The Moviegoer by Walker Percy
Rain Type: You’re down a city block as a light drizzle begins to fall. You look up and in the distance see faint, strange sunset.
Walker Percy is probably the writer I annoy people the most about. “You should read Love in the Ruins. Read The Second Coming. Read Lost in the Cosmos. Do it. Do it now. He’s so good.” “Get away from me. I don’t know you. Help!”
Reading Percy at his best can be like getting a glimpse into recesses of your own brain you didn’t even realize were there. The Moviegoer is the southern author’s first novel, published in 1961, and it won the National Book Award. Percy’s an existentialist author, whose search for meaning eventually led him to convert to Catholicism.
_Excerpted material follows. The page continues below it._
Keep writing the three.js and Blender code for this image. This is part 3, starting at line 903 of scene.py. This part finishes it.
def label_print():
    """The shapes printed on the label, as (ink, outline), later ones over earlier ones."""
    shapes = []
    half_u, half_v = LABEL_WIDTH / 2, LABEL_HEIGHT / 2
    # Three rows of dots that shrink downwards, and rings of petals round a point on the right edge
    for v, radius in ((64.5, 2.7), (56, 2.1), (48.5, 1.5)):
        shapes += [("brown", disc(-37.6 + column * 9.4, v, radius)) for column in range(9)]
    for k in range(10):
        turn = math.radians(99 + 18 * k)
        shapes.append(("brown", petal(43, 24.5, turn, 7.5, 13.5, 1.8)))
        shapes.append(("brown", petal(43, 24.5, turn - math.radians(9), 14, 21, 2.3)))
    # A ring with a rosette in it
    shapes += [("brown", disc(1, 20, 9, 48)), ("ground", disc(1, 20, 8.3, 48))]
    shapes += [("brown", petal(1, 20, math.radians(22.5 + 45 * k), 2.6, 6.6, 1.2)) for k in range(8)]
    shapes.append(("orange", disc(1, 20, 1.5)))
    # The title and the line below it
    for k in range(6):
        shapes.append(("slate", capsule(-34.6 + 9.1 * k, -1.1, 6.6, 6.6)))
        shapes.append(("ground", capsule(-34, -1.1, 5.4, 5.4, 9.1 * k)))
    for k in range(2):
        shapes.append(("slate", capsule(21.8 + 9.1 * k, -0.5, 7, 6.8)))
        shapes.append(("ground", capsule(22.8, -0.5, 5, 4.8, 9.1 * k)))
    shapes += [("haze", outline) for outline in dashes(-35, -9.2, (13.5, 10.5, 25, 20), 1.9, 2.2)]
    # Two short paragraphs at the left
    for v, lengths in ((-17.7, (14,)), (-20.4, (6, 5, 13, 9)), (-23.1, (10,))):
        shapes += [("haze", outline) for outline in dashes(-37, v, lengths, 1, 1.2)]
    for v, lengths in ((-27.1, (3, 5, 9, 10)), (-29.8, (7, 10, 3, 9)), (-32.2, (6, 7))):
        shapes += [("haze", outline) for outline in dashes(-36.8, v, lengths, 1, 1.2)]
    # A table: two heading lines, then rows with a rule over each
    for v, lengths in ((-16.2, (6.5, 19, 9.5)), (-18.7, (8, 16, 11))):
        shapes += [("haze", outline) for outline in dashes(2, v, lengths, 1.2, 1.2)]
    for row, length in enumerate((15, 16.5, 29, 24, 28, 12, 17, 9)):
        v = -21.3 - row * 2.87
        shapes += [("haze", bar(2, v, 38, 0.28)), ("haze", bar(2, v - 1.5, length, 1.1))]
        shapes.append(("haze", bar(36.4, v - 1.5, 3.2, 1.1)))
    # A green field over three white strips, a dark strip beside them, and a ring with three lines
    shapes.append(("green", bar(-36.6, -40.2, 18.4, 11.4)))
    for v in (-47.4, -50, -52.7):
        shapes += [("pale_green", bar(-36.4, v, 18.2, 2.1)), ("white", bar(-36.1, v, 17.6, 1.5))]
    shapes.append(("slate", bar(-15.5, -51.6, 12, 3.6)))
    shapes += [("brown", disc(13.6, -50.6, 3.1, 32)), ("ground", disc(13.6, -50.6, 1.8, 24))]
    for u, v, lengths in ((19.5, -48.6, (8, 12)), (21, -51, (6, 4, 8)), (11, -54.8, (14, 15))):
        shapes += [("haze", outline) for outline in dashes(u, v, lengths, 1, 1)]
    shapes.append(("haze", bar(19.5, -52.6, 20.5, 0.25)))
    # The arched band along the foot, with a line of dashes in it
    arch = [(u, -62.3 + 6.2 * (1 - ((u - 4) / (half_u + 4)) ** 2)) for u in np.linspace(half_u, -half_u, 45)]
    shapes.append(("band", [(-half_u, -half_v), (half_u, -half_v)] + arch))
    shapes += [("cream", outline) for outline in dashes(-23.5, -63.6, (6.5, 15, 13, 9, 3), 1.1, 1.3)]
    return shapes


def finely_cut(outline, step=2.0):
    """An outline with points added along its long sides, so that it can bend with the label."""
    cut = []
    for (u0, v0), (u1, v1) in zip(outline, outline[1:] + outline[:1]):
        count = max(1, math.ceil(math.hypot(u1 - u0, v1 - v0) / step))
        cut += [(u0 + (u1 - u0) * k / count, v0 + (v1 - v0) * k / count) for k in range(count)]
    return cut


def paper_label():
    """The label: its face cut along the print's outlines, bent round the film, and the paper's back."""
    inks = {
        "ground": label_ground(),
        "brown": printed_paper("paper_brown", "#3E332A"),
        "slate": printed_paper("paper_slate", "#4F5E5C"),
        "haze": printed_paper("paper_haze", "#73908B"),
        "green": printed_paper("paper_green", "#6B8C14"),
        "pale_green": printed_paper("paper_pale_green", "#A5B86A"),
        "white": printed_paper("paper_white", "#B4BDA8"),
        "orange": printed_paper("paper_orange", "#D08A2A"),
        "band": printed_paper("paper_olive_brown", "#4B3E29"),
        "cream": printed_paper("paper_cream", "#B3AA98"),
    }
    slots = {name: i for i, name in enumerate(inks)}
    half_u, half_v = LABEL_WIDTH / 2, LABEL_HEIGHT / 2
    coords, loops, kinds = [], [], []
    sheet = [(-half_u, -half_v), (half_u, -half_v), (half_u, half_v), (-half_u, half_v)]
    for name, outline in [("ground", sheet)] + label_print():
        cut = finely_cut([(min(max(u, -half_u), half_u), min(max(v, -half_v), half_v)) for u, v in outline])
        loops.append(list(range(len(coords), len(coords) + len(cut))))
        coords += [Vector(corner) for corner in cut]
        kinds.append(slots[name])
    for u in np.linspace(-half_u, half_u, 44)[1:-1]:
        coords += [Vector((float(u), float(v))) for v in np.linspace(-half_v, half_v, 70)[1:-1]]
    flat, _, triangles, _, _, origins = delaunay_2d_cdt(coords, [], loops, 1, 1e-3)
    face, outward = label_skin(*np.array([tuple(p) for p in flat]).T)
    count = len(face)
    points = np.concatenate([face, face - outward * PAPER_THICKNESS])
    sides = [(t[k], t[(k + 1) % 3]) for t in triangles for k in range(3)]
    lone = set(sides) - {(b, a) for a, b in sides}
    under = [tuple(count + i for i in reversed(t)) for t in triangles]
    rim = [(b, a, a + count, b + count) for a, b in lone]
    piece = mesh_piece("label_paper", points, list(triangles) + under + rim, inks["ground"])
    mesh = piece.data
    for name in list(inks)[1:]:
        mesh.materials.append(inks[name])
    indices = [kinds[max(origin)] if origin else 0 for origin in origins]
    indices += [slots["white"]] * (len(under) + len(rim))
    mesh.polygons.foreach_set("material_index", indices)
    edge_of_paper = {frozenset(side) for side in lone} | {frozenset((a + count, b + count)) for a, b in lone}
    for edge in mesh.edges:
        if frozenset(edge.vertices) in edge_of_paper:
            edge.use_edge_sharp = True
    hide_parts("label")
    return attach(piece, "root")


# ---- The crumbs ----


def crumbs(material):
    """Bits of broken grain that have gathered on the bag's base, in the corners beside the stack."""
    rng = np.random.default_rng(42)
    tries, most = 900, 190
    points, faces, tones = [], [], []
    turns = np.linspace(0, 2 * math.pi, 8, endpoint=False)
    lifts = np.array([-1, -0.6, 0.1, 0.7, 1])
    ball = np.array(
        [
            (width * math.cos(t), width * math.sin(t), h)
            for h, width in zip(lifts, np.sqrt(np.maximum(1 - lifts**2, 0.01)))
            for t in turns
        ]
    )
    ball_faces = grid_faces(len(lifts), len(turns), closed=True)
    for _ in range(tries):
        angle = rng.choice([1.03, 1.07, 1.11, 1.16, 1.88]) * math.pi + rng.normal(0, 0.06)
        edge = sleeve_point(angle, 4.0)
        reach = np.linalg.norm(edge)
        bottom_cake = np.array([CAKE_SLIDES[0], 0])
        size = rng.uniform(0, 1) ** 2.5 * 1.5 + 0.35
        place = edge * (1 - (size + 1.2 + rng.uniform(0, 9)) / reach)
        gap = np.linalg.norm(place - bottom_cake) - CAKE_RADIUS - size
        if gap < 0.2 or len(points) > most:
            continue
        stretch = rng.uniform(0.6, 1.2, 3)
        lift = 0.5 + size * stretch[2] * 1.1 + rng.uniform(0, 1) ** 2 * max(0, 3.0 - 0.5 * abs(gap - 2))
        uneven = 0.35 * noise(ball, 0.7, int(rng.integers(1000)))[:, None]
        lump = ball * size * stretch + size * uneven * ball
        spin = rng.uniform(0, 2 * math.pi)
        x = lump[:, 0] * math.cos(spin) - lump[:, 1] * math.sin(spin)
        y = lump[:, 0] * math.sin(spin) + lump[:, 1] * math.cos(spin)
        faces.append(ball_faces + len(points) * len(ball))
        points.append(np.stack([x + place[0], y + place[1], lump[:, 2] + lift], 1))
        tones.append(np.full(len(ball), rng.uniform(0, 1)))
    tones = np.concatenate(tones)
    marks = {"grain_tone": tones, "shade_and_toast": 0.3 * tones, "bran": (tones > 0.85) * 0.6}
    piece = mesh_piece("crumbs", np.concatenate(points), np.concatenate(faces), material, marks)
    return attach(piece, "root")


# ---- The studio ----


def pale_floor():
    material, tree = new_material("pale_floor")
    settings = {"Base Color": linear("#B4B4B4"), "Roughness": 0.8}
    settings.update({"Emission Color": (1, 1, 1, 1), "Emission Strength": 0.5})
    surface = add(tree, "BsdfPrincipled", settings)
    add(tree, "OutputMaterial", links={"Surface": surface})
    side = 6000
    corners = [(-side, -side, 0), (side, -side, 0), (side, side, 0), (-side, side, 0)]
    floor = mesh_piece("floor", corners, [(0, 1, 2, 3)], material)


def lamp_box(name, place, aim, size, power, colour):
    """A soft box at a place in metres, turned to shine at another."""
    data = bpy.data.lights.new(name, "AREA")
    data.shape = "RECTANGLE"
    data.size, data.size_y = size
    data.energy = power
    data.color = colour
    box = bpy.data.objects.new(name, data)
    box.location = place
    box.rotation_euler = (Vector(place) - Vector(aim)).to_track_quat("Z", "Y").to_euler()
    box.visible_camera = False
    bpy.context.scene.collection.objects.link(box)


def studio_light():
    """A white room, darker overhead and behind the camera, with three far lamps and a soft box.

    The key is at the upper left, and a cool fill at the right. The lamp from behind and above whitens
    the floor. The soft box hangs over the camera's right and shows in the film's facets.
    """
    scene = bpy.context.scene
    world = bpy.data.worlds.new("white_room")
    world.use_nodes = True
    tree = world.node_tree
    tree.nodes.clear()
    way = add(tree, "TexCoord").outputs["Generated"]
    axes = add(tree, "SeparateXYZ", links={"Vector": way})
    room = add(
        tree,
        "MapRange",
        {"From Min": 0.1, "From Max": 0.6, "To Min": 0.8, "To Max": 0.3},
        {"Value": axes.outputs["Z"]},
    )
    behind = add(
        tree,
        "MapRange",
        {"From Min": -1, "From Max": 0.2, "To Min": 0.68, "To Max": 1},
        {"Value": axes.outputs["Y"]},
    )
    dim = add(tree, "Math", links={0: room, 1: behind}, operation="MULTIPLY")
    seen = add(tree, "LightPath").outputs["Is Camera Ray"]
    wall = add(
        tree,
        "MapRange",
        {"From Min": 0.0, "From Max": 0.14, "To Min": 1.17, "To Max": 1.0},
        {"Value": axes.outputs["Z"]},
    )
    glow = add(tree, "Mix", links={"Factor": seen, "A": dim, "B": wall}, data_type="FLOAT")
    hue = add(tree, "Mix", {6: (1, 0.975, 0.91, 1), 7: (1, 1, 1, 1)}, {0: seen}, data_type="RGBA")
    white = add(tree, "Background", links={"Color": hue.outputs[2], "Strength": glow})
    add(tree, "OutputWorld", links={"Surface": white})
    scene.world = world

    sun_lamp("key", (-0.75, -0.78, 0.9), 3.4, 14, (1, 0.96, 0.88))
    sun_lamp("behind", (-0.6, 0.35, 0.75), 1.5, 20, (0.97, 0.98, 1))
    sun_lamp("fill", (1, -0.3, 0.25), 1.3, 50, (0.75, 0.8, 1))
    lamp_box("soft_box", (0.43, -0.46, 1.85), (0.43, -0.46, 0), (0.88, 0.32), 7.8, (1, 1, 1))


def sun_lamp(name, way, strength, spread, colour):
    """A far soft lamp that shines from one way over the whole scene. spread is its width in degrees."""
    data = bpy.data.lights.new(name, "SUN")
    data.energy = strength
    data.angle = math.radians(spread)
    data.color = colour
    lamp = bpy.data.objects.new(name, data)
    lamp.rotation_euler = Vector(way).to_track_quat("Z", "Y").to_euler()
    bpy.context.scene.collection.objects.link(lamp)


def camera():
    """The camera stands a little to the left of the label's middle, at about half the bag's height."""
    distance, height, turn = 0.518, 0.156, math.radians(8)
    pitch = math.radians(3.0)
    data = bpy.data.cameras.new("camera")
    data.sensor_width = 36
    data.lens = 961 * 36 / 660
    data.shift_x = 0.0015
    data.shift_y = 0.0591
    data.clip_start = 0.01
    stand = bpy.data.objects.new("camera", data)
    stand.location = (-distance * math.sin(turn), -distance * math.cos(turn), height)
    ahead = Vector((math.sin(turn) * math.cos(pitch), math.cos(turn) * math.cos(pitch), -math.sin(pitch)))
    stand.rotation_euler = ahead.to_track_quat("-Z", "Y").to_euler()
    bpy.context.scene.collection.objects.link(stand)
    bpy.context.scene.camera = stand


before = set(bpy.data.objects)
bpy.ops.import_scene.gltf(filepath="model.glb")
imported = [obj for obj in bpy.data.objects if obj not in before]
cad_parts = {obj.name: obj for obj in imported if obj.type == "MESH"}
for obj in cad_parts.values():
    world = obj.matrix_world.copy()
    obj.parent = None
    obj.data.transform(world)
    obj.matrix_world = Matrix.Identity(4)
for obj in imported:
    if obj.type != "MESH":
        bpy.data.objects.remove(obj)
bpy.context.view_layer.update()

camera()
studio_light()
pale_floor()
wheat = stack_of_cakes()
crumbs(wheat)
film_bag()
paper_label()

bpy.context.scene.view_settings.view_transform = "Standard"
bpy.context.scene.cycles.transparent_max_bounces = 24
This novel follows a young businessman living in New Orleans, troubled by memories of the Korean War, who struggles to make it through his daily life, escaping into movies and daydreams. It’s a suitably interior novel for a day spent inside, concerned with ideas and thoughts. Percy is a writer who understands the dread and the darkness of life. His grandfather and father both committed suicide, his mother died in car crash that was a suspected suicide, and he suffered from serious depression himself. In his work, he approaches this pain with a serious and insightful strength—and clear-eyed humor—as his characters try to find some meaning in a world that can often seem empty.
“What is the nature of the search? you ask. The search is what anyone would undertake if he were not sunk in the everydayness of his own life. To become aware of the search is to be onto something. Not to be onto something is to be in despair.
Shutter Island by Dennis Lehane
Rain Type: Thunder booms, lightning streaks across the night sky, and you run rain-soaked through a dark hall in search of the truth.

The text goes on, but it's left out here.